The ALPHA team is hard at work building a new antihydrogen trap with "the hope that by 2012 we will have a new trap with laser access to allow spectroscopic experiments on the antiatoms," he said.
Fajans and the ALPHA team, which includes Jonathan Wurtele, UC Berkeley professor of physics, will publish their latest successes online on June 5 in advance of print publication in the journal Nature Physics. Fajans, Wurtele and their graduate students played major roles in designing the antimatter trap and other aspects of the experiment.
Their paper reports that in a series of measurements last year, the team trapped 112 antiatoms for times ranging from one-fifth of a second to 1,000 seconds, or 16 minutes and 40 seconds.
Since the experiment first successfully trapped antihydrogen atoms in 2009, the researchers have captured 309.
"We'd prefer being able to trap a thousand atoms for a thousand seconds, but we can still initiate laser and microwave experiments to explore the properties of antiatoms," Fajans said.
In November 2010, Fajans, Wurtele and the ALPHA team reported their first data on trapped antihydrogen: 38 antiatoms trapped for more than one-tenth of a second each.
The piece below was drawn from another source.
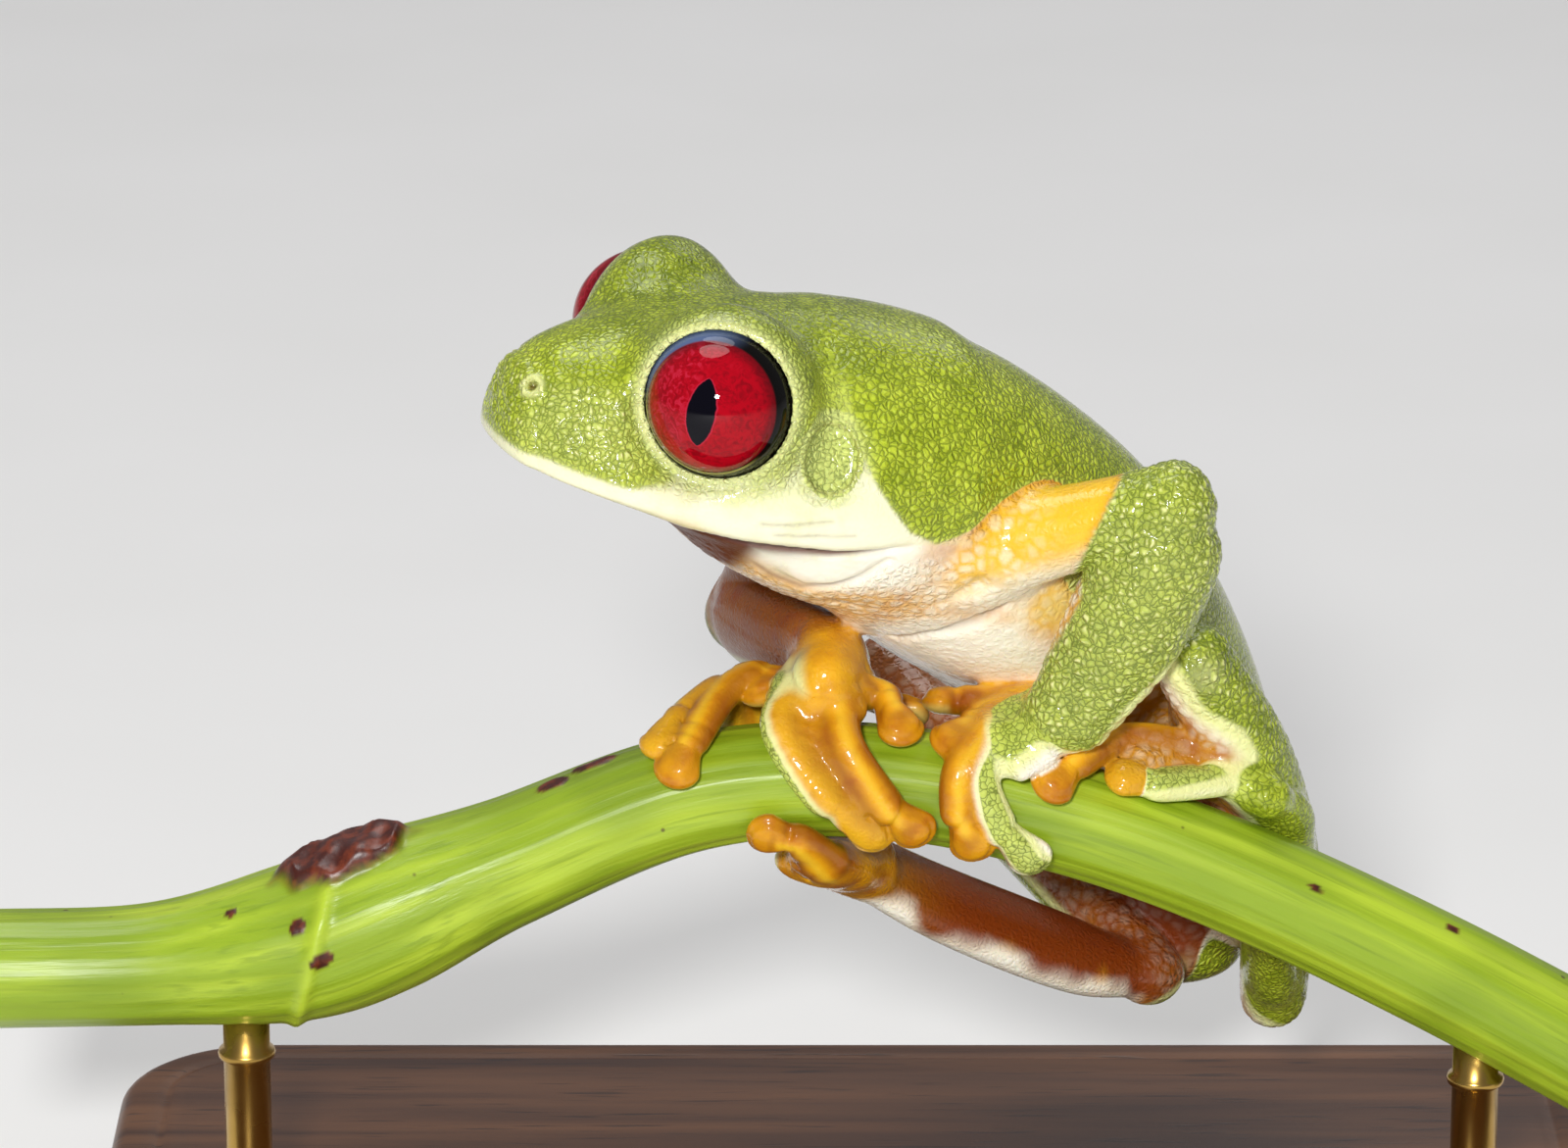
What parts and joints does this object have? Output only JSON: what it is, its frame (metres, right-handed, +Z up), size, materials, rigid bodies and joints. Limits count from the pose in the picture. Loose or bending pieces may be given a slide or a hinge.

They succeeded in capturing an antiatom in only about one in 10 attempts, however.
Toward the end of last year's experiments, they were capturing an antiatom in nearly every attempt, and were able to keep the antiatoms in the trap as long as they wanted. Realistically, trapping for 10-30 minutes will be sufficient for most experiments, as long as the antiatoms are in their lowest energy state, or ground state.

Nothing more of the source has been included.